Numata Shinsuke 沼田真佑. Eiri 影裏. Bungei Shunjū, 2017.
This won the 157th A-Prize, for early 2017.
Yamashita (b. 1978) is a true newcomer. This is his first published work of fiction. His selection seems to have gotten some notoriety because of that. The story is also a 3/11 story, and I’m a little shocked to realize it’s the first Prize-winner to directly (or even, I’d argue, indirectly) deal with the disaster. Not that literature in Japan as a whole has shied away from it. I don’t know if the Prize as an institution decided to wait a few years so as not to appear to be capitalizing on it, or if it’s just coincidence; anyway, there’s enough distance that the Prize committee wouldn’t appear to be rewarding the choice of theme per se.
The story is told by an unnamed narrator (“watashi”) who works for a company in Morioka. When he transferred there a number of years ago he befriended another guy in the company, Hiasa. They went fishing together a lot in the back-country streams and rivers. Then Hiasa quits and goes to work as a salesman, and then the narrator loses touch with him, and then the earthquake happens, and months later he realizes nobody’s heard from Hiasa. He tries to track him down and learns that Hiasa disappeared in the tsunami. The narrator goes to meet Hiasa’s father to urge him to report his son’s disappearance, but the father had disowned his son in anger before his death when it turned out that he had forged his college credentials – so what had he been doing in Tokyo those four years with all the college money his father had been sending him?

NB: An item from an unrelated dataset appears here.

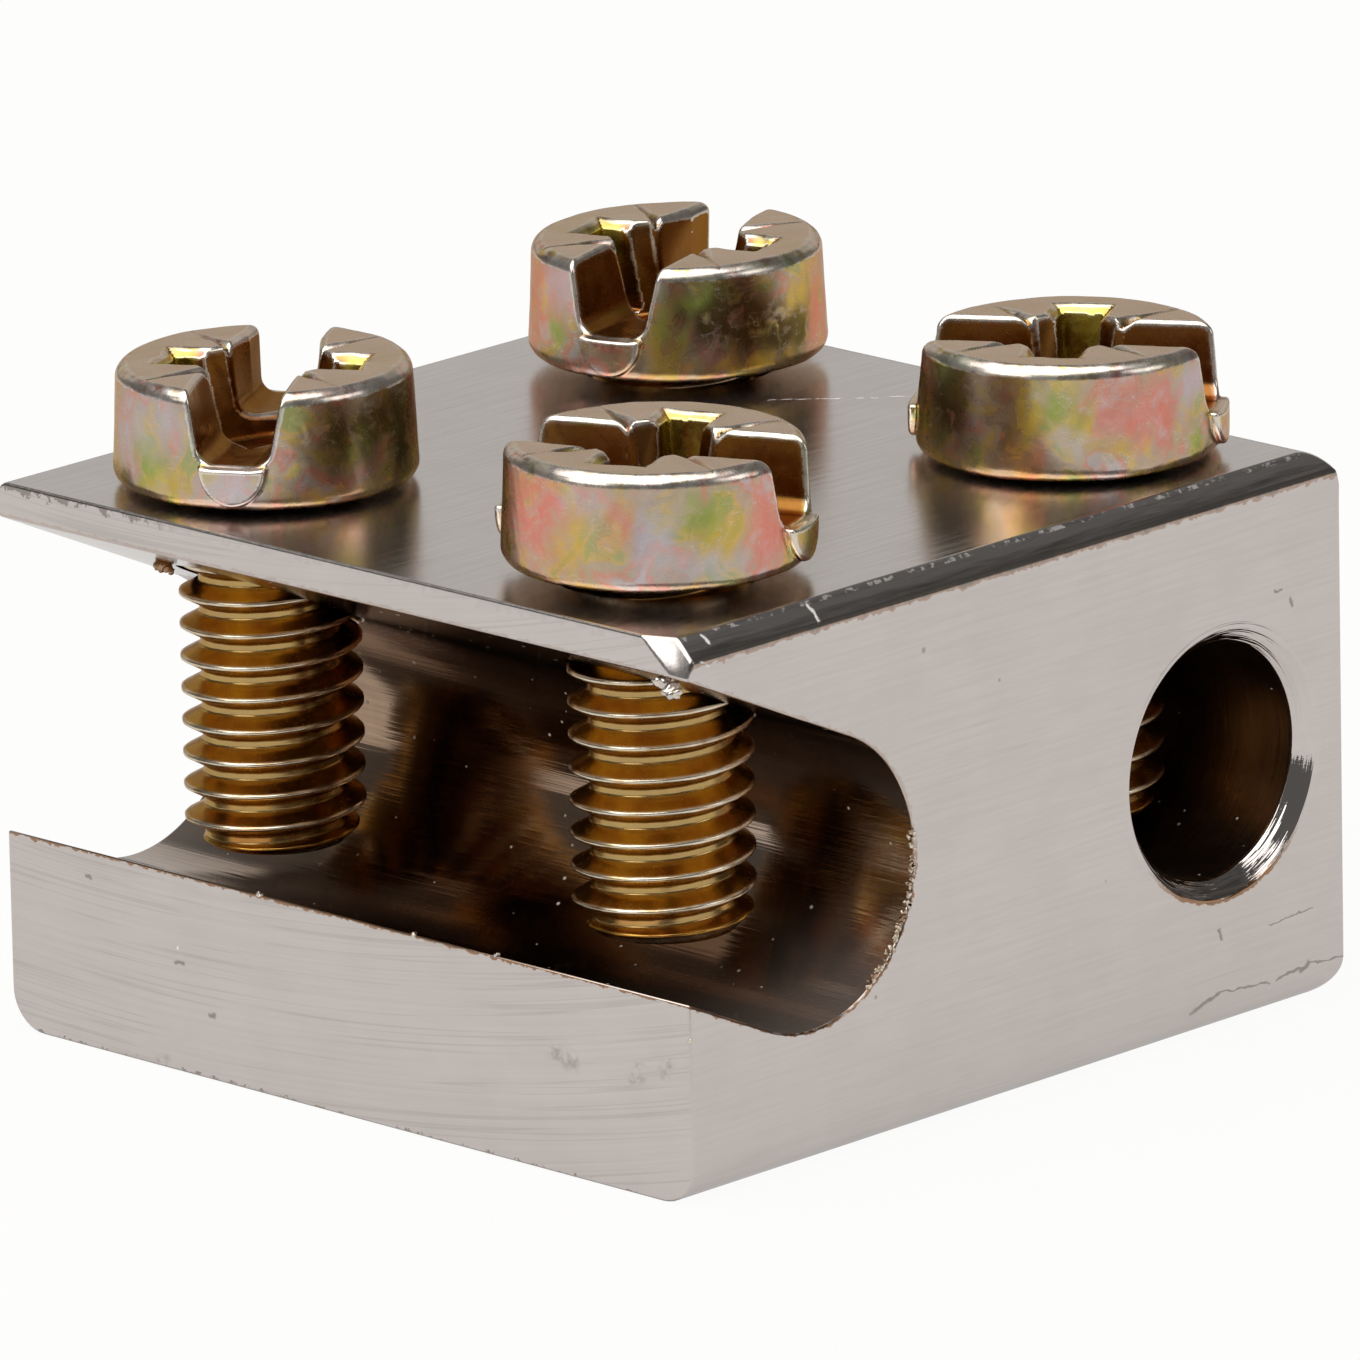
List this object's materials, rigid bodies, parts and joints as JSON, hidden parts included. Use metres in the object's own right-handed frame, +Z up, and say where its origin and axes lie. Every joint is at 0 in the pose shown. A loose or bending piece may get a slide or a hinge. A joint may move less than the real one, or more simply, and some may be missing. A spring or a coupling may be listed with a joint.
{
  "type": "ground clamp",
  "caption": "Earthing clamp block with a slanted open wire slot, a wire bore, and clamping screws with slotted cross-recess heads.",
  "frame": {"origin": "middle of the block's flat underside", "axes": "+Z up, out of the screw heads; +X along the slot and the bore; +Y from the slot's open face to the bore's side"},
  "size_m": [0.02, 0.02, 0.0149],
  "materials": {
    "nickel_plated_block": "satin nickel plating over brass, drawn and sawn",
    "passivated_screw": "zinc plating with an iridescent yellow passivation"
  },
  "bodies": {
    "block": {"clamp_body": "nickel_plated_block"},
    "slot_screw_left": {"slot_screw_left": "passivated_screw"},
    "slot_screw_right": {"slot_screw_right": "passivated_screw"},
    "bore_screw_left": {"bore_screw_left": "passivated_screw"},
    "bore_screw_right": {"bore_screw_right": "passivated_screw"}
  },
  "joints": [
    {"name": "slot_screw_left_travel", "type": "slide", "parent": "block", "child": "slot_screw_left", "axis": [0, 0, 1], "range_m": [-0.00008, 0.006]},
    {"name": "slot_screw_right_travel", "type": "slide", "parent": "block", "child": "slot_screw_right", "axis": [0, 0, 1], "range_m": [-0.00031, 0.006]},
    {"name": "bore_screw_left_travel", "type": "slide", "parent": "block", "child": "bore_screw_left", "axis": [0, 0, 1], "range_m": [-0.00029, 0.006]},
    {"name": "bore_screw_right_travel", "type": "slide", "parent": "block", "child": "bore_screw_right", "axis": [0, 0, 1], "range_m": [-0.00006, 0.006]}
  ]
}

The story ends, then, with irresolution and mystery. Who was Hiasa really? Did his father ever really know him? Did the narrator? And, of course: Is he dead? Will anyone ever know for sure?
And: If he’s dead, what was he thinking in the moments before he died? We’re told that Hiasa had a childlike enthusiasm for watching things be destroyed, or seeing things that had been destroyed. There’s a scene where he exults over a fallen tree out in the woods that sets us up for, at the end of the story, the narrator’s suspicion that as Hiasa watched the tsunami approach he was transfixed, fascinated.
And: What are the narrator’s feelings toward Hiasa? Their relationship is only described in terms of male bonding over fishing, but late in the story we learn in the vaguest of ways that the narrator had a male lover in college; now the lover has had sex reassignment surgery (the term used in the story) and is female. They almost get together when the former lover comes up to Sendai on a business trip, but don’t. The distant nature of their current relationship, combined with their former, barely mentioned, relationship, suggests that the narrator is gay and might have been attracted to Hiasa in ways that were not reciprocated. Irresolution and mystery.
The title comes from a zen motto seen on the wall in Hiasa’s father’s house; it means something like “behind the light” but the full motto is “lightning flashes, cutting the spring wind.” It comes from an old story where a zen priest, threatened with death at swordpoint, says these words, meaning (basically) lightning might slice through wind but the wind isn’t damaged. So: Hiasa could be alive? Or, rather, the afterimage he’s left on the people around him does not fade?
I’ll confess I found the story a frustrating read, although now that I write it out like this it seems pretty attractive. The narrative is more fragmented even than is usual for literary narrative in Japan (which already prizes fragmented narratives), and I found it hard to follow the chronology, and not in a pleasant way; I also wanted to know more about the narrator, his background, and his feelings, and was frustrated there. I didn’t find the prose to be striking at all (except for a preponderance of fish names), although members of the committee single out this aspect of the work for praise. But upon reflection I do appreciate the sense of loss created by these irresolvable questions.
No bonus story in this volume; at the time of publication in book form it was the author’s only completed fiction.